Luckily, it was winter, and when I got home I stripped naked outside, left all my clothes and suitcase there overnight in the freezing temps, and went straight to the shower. The bugs never got inside my house. They can be expensive and difficult to kill if they get in your home. The hotel by the way, couldn't have cared less when I informed them I got bedbugs there.

TL;DR if you're not seeing small bloodstains, larvae, or the exoskeletons, you don't have bedbugs. Those things will appear in your bed in just one night. If you got them, it was probably from a traveler.
 
TL;DR if you're not seeing small bloodstains, larvae, or the exoskeletons, you don't have bedbugs.
This is absolutely not true.

We have dealt with the problem and sometimes the main sign will be the bites/welts which are like something between a mosquito bite and a spider bite. They tend to last much longer than mosquito bites, but they do NOT need to be bleeding and you often will see no sign of the bugs besides the bites, depending on the color of your bedding.

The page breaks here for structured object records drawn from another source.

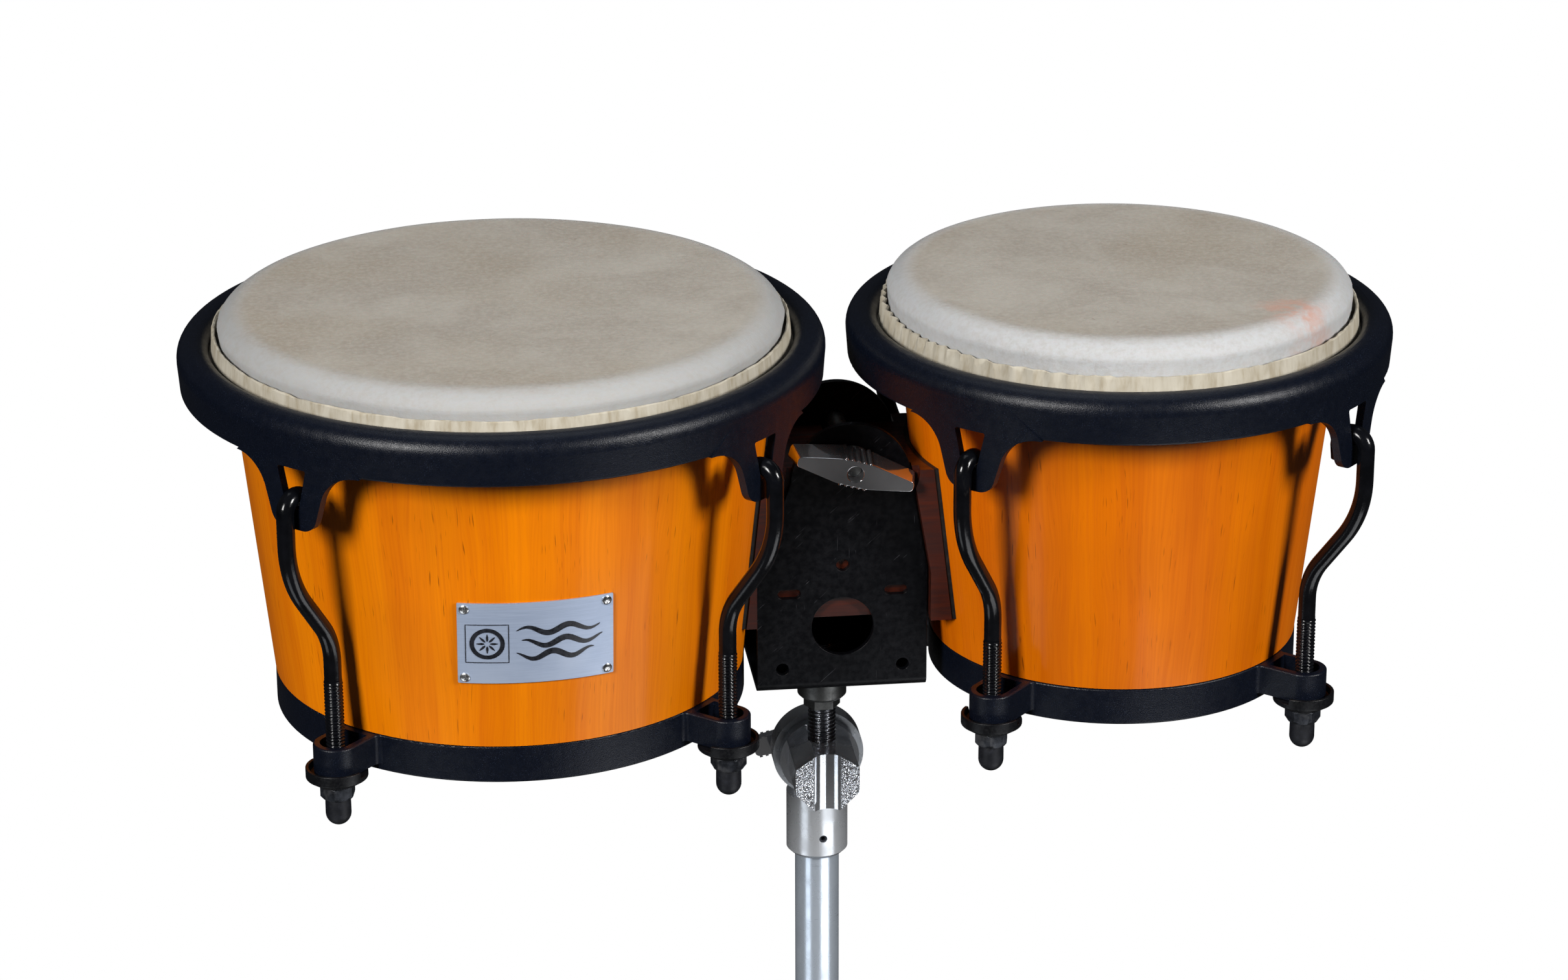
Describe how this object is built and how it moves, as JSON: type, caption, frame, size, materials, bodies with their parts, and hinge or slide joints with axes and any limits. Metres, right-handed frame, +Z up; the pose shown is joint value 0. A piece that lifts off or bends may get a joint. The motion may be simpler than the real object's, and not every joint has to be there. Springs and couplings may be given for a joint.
{
  "type": "bongo drums",
  "caption": "Pair of amber wooden bongo drums with black tuning hardware, clamped in a bracket on the tilter and tube of a stand.",
  "frame": {"origin": "centre of the lower end of the stand tube", "axes": "+Z up the stand tube, +X towards the small drum, -Y towards the front with the nameplate"},
  "size_m": [0.5001, 0.2638, 0.4143],
  "materials": {
    "tube_chrome": "polished, lightly scratched",
    "chrome": "polished",
    "black_nut_steel": "dark satin",
    "rod_steel": "dark plated thread",
    "dull_zinc_nut": "dull zinc",
    "black_bracket_paint": "satin black, scuffed",
    "zinc_steel": "zinc plated",
    "stained_block_wood": "stained and lacquered",
    "gasket_rubber": "matte",
    "black_washer_steel": "satin black",
    "brushed_aluminium": "brushed and polished",
    "plated_screw": "bright plated",
    "amber_lacquered_wood": "clear gloss lacquer over amber stain",
    "rawhide": "dry natural hide",
    "black_powder_coat": "satin black powder coat",
    "black_gloss_steel": "gloss black",
    "black_rubber": "matte"
  },
  "bodies": {
    "stand": {"stand_tube": "tube_chrome", "tilter_body": "chrome", "set_screw": "black_nut_steel"},
    "rod_holder": {"rod_holder": "chrome"},
    "lever_screw": {"tilt_lever_screw": "chrome"},
    "drum_pair": {"swivel_rod": "rod_steel", "rod_lock_nut": "black_nut_steel", "rod_flange_nut": "dull_zinc_nut", "u_bracket": "black_bracket_paint", "clamp_bolt": "zinc_steel", "clamp_washer": "zinc_steel", "centre_block": "stained_block_wood", "block_gaskets": "gasket_rubber", "block_bolts": "zinc_steel", "block_washers": "black_washer_steel", "nameplate": "brushed_aluminium", "nameplate_screws": "plated_screw", "large_shell": "amber_lacquered_wood", "large_skin": "rawhide", "large_flesh_hoop": "zinc_steel", "large_bottom_ring": "black_powder_coat", "large_washers": "black_washer_steel", "small_shell": "amber_lacquered_wood", "small_skin": "rawhide", "small_flesh_hoop": "zinc_steel", "small_bottom_ring": "black_powder_coat", "small_washers": "black_washer_steel"},
    "wing_nut": {"wing_nut": "chrome"},
    "large_rim": {"large_counterhoop": "black_powder_coat", "large_rod_1": "black_gloss_steel", "large_rod_2": "black_gloss_steel", "large_rod_3": "black_gloss_steel", "large_rod_4": "black_gloss_steel"},
    "large_nut_1": {"large_nut_1": "black_nut_steel", "large_cap_1": "black_rubber"},
    "large_nut_2": {"large_nut_2": "black_nut_steel", "large_cap_2": "black_rubber"},
    "large_nut_3": {"large_nut_3": "black_nut_steel", "large_cap_3": "black_rubber"},
    "large_nut_4": {"large_nut_4": "black_nut_steel", "large_cap_4": "black_rubber"},
    "small_rim": {"small_counterhoop": "black_powder_coat", "small_rod_1": "black_gloss_steel", "small_rod_2": "black_gloss_steel", "small_rod_3": "black_gloss_steel", "small_rod_4": "black_gloss_steel"},
    "small_nut_1": {"small_nut_1": "black_nut_steel", "small_cap_1": "black_rubber"},
    "small_nut_2": {"small_nut_2": "black_nut_steel", "small_cap_2": "black_rubber"},
    "small_nut_3": {"small_nut_3": "black_nut_steel", "small_cap_3": "black_rubber"},
    "small_nut_4": {"small_nut_4": "black_nut_steel", "small_cap_4": "black_rubber"}
  },
  "joints": [
    {"name": "tilt", "type": "hinge", "parent": "stand", "child": "rod_holder", "pos_m": [0, 0, 0.1965], "axis": [0, 1, 0], "range_deg": [-45, 45]},
    {"name": "lever_turn", "type": "hinge", "parent": "stand", "child": "lever_screw", "pos_m": [0, 0, 0.1965], "axis": [0, 1, 0], "continuous": true},
    {"name": "swivel", "type": "hinge", "parent": "rod_holder", "child": "drum_pair", "pos_m": [0, -0.017, 0.243], "axis": [0, 0, 1], "continuous": true},
    {"name": "wing_nut_turn", "type": "hinge", "parent": "drum_pair", "child": "wing_nut", "pos_m": [0.0087, -0.046, 0.344], "axis": [0, 1, 0], "continuous": true},
    {"name": "large_rim_slide", "type": "slide", "parent": "drum_pair", "child": "large_rim", "axis": [0, 0, 1], "range_m": [0, 0.006]},
    {"name": "large_nut_1_turn", "type": "hinge", "parent": "drum_pair", "child": "large_nut_1", "pos_m": [-0.20661, -0.10053, 0.2358], "axis": [0, 0, 1], "range_deg": [-1800, 0]},
    {"name": "large_nut_2_turn", "type": "hinge", "parent": "drum_pair", "child": "large_nut_2", "pos_m": [-0.04787, -0.09221, 0.2358], "axis": [0, 0, 1], "range_deg": [-1800, 0]},
    {"name": "large_nut_3_turn", "type": "hinge", "parent": "drum_pair", "child": "large_nut_3", "pos_m": [-0.05619, 0.06653, 0.2358], "axis": [0, 0, 1], "range_deg": [-1800, 0]},
    {"name": "large_nut_4_turn", "type": "hinge", "parent": "drum_pair", "child": "large_nut_4", "pos_m": [-0.21493, 0.05821, 0.2358], "axis": [0, 0, 1], "range_deg": [-1800, 0]},
    {"name": "small_rim_slide", "type": "slide", "parent": "drum_pair", "child": "small_rim", "axis": [0, 0, 1], "range_m": [0, 0.006]},
    {"name": "small_nut_1_turn", "type": "hinge", "parent": "drum_pair", "child": "small_nut_1", "pos_m": [0.06124, -0.08648, 0.2377], "axis": [0, 0, 1], "range_deg": [-1800, 0]},
    {"name": "small_nut_2_turn", "type": "hinge", "parent": "drum_pair", "child": "small_nut_2", "pos_m": [0.19328, -0.07956, 0.2377], "axis": [0, 0, 1], "range_deg": [-1800, 0]},
    {"name": "small_nut_3_turn", "type": "hinge", "parent": "drum_pair", "child": "small_nut_3", "pos_m": [0.18636, 0.05248, 0.2377], "axis": [0, 0, 1], "range_deg": [-1800, 0]},
    {"name": "small_nut_4_turn", "type": "hinge", "parent": "drum_pair", "child": "small_nut_4", "pos_m": [0.05432, 0.04556, 0.2377], "axis": [0, 0, 1], "range_deg": [-1800, 0]}
  ],
  "couplings": [
    {"joint": "large_nut_1_turn", "follows": "large_rim_slide", "rad_per_m": -5026.5},
    {"joint": "large_nut_2_turn", "follows": "large_rim_slide", "rad_per_m": -5026.5},
    {"joint": "large_nut_3_turn", "follows": "large_rim_slide", "rad_per_m": -5026.5},
    {"joint": "large_nut_4_turn", "follows": "large_rim_slide", "rad_per_m": -5026.5},
    {"joint": "small_nut_1_turn", "follows": "small_rim_slide", "rad_per_m": -5026.5},
    {"joint": "small_nut_2_turn", "follows": "small_rim_slide", "rad_per_m": -5026.5},
    {"joint": "small_nut_3_turn", "follows": "small_rim_slide", "rad_per_m": -5026.5},
    {"joint": "small_nut_4_turn", "follows": "small_rim_slide", "rad_per_m": -5026.5}
  ]
}
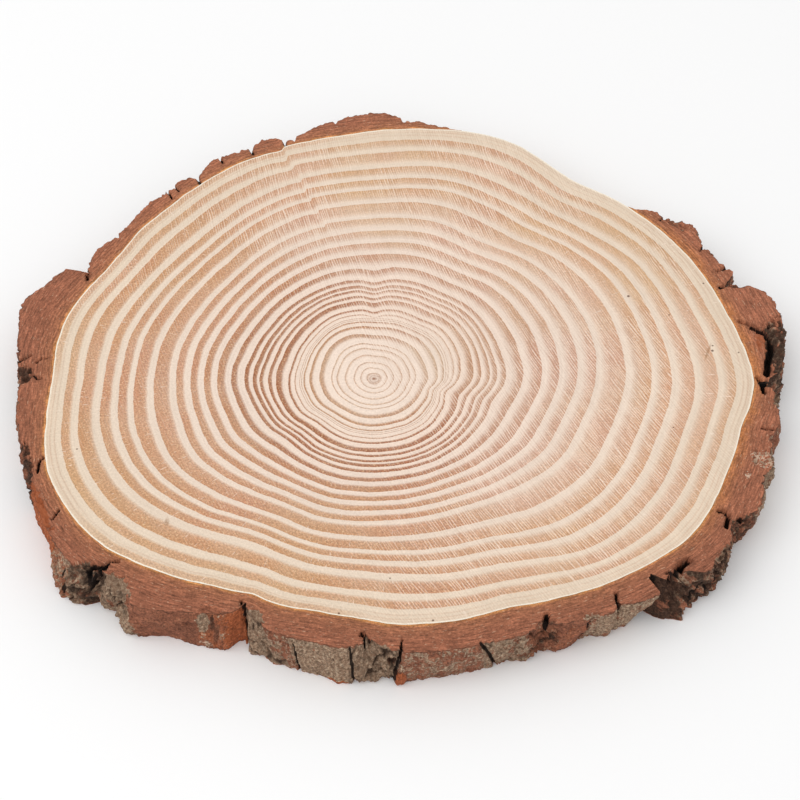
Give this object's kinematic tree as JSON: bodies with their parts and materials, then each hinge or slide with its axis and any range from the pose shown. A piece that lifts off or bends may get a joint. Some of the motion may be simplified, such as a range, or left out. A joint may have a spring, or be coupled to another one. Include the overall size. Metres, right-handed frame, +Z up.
{
  "type": "wood slice",
  "caption": "Round slice sawn across a pine log, with growth rings on both sawn faces and rough bark round the edge; rests flat as a board, stand or craft base",
  "frame": {"origin": "middle of the slice's box, on its underside", "axes": "+Z up through the thickness, +X along the widest way across, +Y away from the thicker front bark"},
  "size_m": [0.3093, 0.2822, 0.02],
  "materials": {
    "wood": "dry sawn pine end grain, pale and tan rings",
    "bark": "rough red-brown pine bark, grey-brown where it is weathered"
  },
  "bodies": {
    "root": {"wood_slice": "wood"}
  },
  "joints": []
}
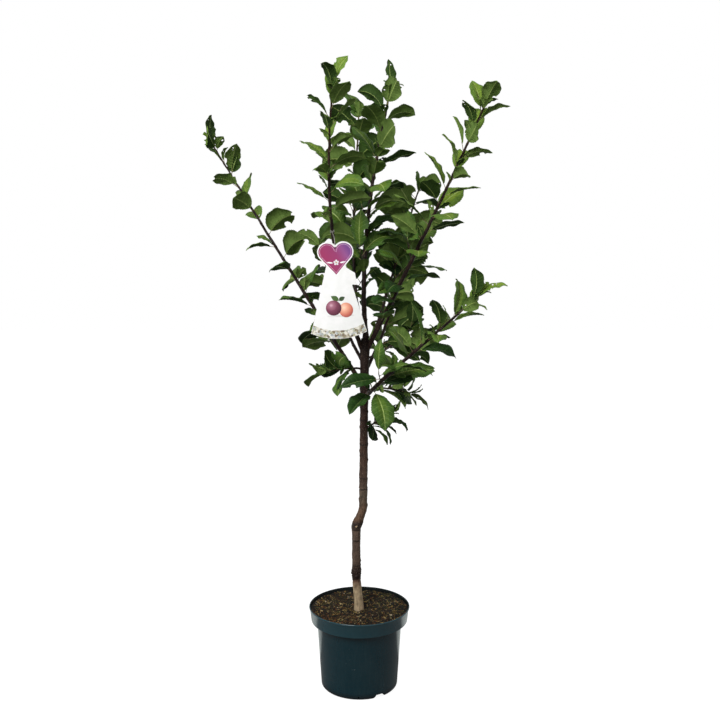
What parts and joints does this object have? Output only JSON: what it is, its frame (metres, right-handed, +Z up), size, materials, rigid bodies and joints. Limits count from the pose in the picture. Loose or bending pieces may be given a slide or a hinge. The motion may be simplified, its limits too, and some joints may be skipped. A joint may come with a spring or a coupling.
{
  "type": "potted plum tree",
  "caption": "Young gage plum tree in a round nursery pot: a slender kinked trunk, upright leafy boughs, and a heart-topped label hanging from one bough.",
  "frame": {"origin": "middle of the pot's flat underside", "axes": "+Z up along the trunk, -Y towards the front, where the label hangs, +X to the right"},
  "size_m": [0.7227, 0.6383, 1.598],
  "materials": {
    "pot_plastic": "dark petrol green polypropylene, satin and a little scuffed",
    "peat": "moist fibrous peat with tan bark chips",
    "bark": "smooth young bark with lenticels and faint rings, rougher at the foot",
    "foliage": "thin leaves, softly glossy above and paler below",
    "label_card": "printed plastic card, satin",
    "tie_wire": "pale plastic-covered wire"
  },
  "bodies": {
    "root": {"pot": "pot_plastic", "soil": "peat", "trunk": "bark", "bough_right_leader": "bark", "bough_left_leader": "bark", "bough_right_bough": "bark", "bough_back_leader": "bark", "bough_right_back_bough": "bark", "bough_left_bough": "bark", "bough_low_right_bough": "bark", "bough_back_bough": "bark", "bough_left_back_bough": "bark", "leaves_right_leader": "foliage", "leaves_left_leader": "foliage", "leaves_right_bough": "foliage", "leaves_back_leader": "foliage", "leaves_right_back_bough": "foliage", "leaves_left_bough": "foliage", "leaves_low_right_bough": "foliage", "leaves_back_bough": "foliage", "leaves_left_back_bough": "foliage", "leaves_inner_spray": "foliage", "leaves_hanging_spray": "foliage", "leaves_left_spray": "foliage", "leaves_low_spray": "foliage", "label": "label_card", "tie": "tie_wire"}
  },
  "joints": []
}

Once you have them, the mission must be to wash everything that can be washed, and for things that cannot be washed wrap them in airtight plastic like a sealed lawn and leaf bag (and keep the items in there for a year at least), and then vacuum everything repeatedly and meticulously including all mattresses and carpets in the area. Then, the airtight mattress enclosures must seal the the mattress and bedspring, and pillow enclosures on the pillows.

To avoid in the future, a key tactic is to bring lawn and leaf bags when traveling so that luggage can be sealed up during your stay. And definitely keep everything off the bed and the floor that can be kept off.

The cleaning part can be a backbreaking effort which helps create motivation to never let this happen again.

BTW I have heard that spreading diatomaceous earth around the bed and carpet and other areas will take care of bedbugs but I have never tried it and hopefully will never have the need again.